● **Exercise details**
Begin at the line that contains "worm_bearings_inner();", stop after the line that contains "FOOT_MOUTH_R = 0.0082", and reproduce only that span, unaltered.

● **Supplied material**
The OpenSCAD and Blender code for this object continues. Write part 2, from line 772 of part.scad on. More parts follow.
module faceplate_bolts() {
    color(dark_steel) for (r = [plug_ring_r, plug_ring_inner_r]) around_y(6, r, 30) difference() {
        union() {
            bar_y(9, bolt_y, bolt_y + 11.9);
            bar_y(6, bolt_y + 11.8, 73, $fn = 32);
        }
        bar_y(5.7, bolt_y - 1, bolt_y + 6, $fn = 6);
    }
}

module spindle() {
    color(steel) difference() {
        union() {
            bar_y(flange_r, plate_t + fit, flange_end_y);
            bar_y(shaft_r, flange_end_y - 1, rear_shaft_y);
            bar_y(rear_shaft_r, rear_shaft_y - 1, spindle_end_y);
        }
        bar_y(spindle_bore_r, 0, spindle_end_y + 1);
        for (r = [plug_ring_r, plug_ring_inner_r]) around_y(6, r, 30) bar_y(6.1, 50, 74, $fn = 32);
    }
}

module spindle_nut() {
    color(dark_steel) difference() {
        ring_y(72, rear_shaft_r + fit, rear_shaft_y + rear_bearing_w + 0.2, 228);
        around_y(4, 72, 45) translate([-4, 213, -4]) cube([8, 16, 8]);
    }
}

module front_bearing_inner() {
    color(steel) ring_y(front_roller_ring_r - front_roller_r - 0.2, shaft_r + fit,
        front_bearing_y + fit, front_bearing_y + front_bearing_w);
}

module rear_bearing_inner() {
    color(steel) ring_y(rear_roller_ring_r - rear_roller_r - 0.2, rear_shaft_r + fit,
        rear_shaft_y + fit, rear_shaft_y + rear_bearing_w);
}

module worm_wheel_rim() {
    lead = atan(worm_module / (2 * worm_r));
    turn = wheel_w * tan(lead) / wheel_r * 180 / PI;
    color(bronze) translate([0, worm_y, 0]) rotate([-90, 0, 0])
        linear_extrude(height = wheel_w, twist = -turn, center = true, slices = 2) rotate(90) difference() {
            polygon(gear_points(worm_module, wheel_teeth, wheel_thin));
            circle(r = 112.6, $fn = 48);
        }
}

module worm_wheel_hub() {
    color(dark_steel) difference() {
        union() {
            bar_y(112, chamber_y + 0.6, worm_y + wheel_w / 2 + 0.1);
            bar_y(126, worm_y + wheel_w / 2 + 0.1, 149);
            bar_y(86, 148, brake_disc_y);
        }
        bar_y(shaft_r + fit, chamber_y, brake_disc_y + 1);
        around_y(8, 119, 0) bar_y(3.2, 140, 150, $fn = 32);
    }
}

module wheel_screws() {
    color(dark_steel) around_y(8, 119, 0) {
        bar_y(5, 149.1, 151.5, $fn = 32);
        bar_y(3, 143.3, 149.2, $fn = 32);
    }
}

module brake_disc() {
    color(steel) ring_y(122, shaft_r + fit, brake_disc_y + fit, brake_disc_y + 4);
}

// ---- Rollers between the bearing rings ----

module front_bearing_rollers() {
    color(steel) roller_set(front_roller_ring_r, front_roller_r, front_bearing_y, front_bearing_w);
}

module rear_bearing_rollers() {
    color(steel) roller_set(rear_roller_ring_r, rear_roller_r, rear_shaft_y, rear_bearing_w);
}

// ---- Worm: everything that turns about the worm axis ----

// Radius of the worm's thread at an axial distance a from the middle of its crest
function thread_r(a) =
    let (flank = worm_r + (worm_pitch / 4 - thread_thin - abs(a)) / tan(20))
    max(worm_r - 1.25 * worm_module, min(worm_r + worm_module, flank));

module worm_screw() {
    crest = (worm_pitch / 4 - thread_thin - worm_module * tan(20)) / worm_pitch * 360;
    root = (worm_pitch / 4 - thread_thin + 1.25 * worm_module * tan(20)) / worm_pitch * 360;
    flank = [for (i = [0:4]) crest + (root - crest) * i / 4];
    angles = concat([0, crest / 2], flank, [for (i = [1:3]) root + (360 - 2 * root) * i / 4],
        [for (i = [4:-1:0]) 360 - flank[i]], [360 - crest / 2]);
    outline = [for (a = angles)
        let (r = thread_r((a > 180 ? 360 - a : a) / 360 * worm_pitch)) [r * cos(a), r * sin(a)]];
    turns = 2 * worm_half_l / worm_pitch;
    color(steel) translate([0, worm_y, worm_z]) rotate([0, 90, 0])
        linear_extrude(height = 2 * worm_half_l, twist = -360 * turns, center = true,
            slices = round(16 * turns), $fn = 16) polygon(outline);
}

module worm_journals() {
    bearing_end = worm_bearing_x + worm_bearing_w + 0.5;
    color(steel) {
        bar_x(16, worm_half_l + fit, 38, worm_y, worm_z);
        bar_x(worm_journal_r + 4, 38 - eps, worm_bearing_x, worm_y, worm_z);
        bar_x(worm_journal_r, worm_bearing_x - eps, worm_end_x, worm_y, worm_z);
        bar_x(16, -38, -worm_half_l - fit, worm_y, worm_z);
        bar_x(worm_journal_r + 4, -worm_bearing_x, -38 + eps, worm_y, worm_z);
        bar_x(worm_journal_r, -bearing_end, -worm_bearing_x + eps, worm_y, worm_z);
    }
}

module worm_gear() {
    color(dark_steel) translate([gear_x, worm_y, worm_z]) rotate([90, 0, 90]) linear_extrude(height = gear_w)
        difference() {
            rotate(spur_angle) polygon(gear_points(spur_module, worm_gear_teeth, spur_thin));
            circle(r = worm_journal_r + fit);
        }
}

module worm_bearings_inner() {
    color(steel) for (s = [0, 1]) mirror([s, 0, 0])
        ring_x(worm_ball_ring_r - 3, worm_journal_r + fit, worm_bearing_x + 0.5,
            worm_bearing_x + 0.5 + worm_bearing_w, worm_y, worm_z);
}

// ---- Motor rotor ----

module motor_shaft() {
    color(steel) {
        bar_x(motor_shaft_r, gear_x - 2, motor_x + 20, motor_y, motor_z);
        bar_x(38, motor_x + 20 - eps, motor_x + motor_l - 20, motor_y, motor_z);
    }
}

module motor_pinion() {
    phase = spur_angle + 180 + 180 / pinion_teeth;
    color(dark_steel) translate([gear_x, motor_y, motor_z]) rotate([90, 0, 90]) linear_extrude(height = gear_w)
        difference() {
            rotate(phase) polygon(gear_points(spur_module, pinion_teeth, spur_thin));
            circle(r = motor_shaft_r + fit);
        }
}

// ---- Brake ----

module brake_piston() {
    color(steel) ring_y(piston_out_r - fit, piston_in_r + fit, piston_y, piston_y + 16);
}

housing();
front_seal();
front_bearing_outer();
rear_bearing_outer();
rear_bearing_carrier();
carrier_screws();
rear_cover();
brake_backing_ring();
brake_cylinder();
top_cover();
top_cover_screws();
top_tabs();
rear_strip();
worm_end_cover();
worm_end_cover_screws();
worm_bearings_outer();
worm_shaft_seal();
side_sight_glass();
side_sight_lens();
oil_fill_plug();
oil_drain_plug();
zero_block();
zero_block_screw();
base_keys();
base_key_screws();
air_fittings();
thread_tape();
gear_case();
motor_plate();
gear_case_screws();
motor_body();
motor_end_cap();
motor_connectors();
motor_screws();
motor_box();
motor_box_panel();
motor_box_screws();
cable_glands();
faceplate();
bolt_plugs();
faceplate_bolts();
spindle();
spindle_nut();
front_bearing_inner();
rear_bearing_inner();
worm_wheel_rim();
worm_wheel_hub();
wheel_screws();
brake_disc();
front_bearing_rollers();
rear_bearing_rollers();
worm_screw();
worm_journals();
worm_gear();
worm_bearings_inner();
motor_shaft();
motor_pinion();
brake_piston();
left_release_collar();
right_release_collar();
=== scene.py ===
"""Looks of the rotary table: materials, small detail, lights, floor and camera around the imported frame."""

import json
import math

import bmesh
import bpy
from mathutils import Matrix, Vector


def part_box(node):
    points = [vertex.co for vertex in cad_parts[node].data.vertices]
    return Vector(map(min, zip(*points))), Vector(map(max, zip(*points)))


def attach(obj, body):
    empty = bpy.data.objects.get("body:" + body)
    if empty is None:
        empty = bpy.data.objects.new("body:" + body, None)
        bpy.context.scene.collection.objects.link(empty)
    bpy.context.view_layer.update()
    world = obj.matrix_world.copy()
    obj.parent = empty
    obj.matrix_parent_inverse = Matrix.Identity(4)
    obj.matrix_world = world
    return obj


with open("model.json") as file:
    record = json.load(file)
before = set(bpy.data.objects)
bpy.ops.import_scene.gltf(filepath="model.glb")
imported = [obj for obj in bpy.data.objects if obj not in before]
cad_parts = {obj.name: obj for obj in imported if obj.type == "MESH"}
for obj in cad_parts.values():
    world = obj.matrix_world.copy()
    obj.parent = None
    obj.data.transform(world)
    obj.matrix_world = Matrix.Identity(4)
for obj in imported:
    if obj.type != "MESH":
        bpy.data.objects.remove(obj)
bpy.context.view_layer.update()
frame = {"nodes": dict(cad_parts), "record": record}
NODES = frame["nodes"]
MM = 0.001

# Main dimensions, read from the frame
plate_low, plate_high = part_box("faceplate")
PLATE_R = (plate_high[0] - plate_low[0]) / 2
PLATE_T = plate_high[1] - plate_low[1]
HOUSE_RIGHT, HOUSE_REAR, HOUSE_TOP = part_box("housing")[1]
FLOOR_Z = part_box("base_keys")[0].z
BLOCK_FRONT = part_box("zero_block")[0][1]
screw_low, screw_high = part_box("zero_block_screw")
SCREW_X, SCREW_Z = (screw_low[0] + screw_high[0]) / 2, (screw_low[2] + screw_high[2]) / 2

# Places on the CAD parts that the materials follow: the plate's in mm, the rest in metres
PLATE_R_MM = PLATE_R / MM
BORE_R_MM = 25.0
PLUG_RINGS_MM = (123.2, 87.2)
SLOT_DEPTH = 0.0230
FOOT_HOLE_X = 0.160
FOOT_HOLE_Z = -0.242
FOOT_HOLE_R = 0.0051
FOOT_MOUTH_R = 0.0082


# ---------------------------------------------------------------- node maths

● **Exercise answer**
worm_bearings_inner();
motor_shaft();
motor_pinion();
brake_piston();
left_release_collar();
right_release_collar();
=== scene.py ===
"""Looks of the rotary table: materials, small detail, lights, floor and camera around the imported frame."""

import json
import math

import bmesh
import bpy
from mathutils import Matrix, Vector


def part_box(node):
    points = [vertex.co for vertex in cad_parts[node].data.vertices]
    return Vector(map(min, zip(*points))), Vector(map(max, zip(*points)))


def attach(obj, body):
    empty = bpy.data.objects.get("body:" + body)
    if empty is None:
        empty = bpy.data.objects.new("body:" + body, None)
        bpy.context.scene.collection.objects.link(empty)
    bpy.context.view_layer.update()
    world = obj.matrix_world.copy()
    obj.parent = empty
    obj.matrix_parent_inverse = Matrix.Identity(4)
    obj.matrix_world = world
    return obj


with open("model.json") as file:
    record = json.load(file)
before = set(bpy.data.objects)
bpy.ops.import_scene.gltf(filepath="model.glb")
imported = [obj for obj in bpy.data.objects if obj not in before]
cad_parts = {obj.name: obj for obj in imported if obj.type == "MESH"}
for obj in cad_parts.values():
    world = obj.matrix_world.copy()
    obj.parent = None
    obj.data.transform(world)
    obj.matrix_world = Matrix.Identity(4)
for obj in imported:
    if obj.type != "MESH":
        bpy.data.objects.remove(obj)
bpy.context.view_layer.update()
frame = {"nodes": dict(cad_parts), "record": record}
NODES = frame["nodes"]
MM = 0.001

# Main dimensions, read from the frame
plate_low, plate_high = part_box("faceplate")
PLATE_R = (plate_high[0] - plate_low[0]) / 2
PLATE_T = plate_high[1] - plate_low[1]
HOUSE_RIGHT, HOUSE_REAR, HOUSE_TOP = part_box("housing")[1]
FLOOR_Z = part_box("base_keys")[0].z
BLOCK_FRONT = part_box("zero_block")[0][1]
screw_low, screw_high = part_box("zero_block_screw")
SCREW_X, SCREW_Z = (screw_low[0] + screw_high[0]) / 2, (screw_low[2] + screw_high[2]) / 2

# Places on the CAD parts that the materials follow: the plate's in mm, the rest in metres
PLATE_R_MM = PLATE_R / MM
BORE_R_MM = 25.0
PLUG_RINGS_MM = (123.2, 87.2)
SLOT_DEPTH = 0.0230
FOOT_HOLE_X = 0.160
FOOT_HOLE_Z = -0.242
FOOT_HOLE_R = 0.0051
FOOT_MOUTH_R = 0.0082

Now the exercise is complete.